Nov. 4—For years, Anna and Jacob Morgan knew what they’d be doing after school.
Jacob, 11, would get off the bus and walk to a stout white building in Portland’s Sagamore Village. It was no more than a five-minute walk from his mom and grandmother’s houses. His sister Anna, 10, would walk there from Rowe Elementary School. It was the Boys and Girls Club of Southern Maine’s Sagamore Village club.
They’d do arts and crafts, play soccer, and sometimes even take field trips. They’d get a meal and a snack every afternoon. They went ice skating in the winter and sailing in the summer. Jacob and Anna were eligible for scholarships through the club that let them both attend sleepaway summer camps this summer.
But in August, the Boys and Girls Club announced it was closing that location, along with another one in Riverton Park.
“When I found out I was sad, angry, confused, and had a lot of emotions,” said Jacob.
“Mostly sad,” said Anna.
Fliers went out around Sagamore Village announcing the closure just before the school year started, but they didn’t reach Kayla Theriault, 31, Jacob and Anna’s mom. She heard about it from neighbors, who told her the program was closing because of a funding shortage.
But Brian Elowe, CEO of the Boys and Girls Club of Southern Maine, said funding wasn’t the reason.
“The decision was based on equity and access. The sites that we have out there are limited in terms of space,” he said. “We made the decision that they can have much deeper, wider programming by transporting them to the facilities on Cumberland Avenue.”
Elowe said one staff member was laid off as a result of the closure, but the other four employees at those clubs were offered work at the bigger location downtown, though not all of them accepted new positions.

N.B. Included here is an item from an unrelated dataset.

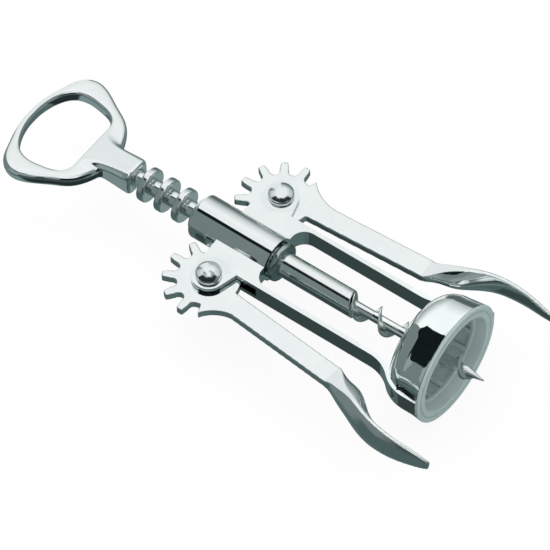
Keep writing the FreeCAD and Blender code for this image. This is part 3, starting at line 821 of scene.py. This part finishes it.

Theriault and her kids aren’t interested in the larger program. They liked the smaller size and proximity of the old one.
“The kids there were people they knew from the neighborhood, they’d known the staff there for years,” said Theriault.
“It felt like a safe place,” said Jacob.
Plus, Theriault doesn’t drive, so sending her kids to a program where she couldn’t reach them if something went wrong felt scary. Jacob has asthma and occasionally struggles with his emotions. She sometimes was called to come to the old club when he had a bad day, but if he were at a program on Cumberland Avenue that wouldn’t be possible.
“If someone is having a moment that needs mom’s attention I can’t get there, that makes me nervous,” she…
Click Here to Read the Full Original Article at Yahoo News – Latest News & Headlines…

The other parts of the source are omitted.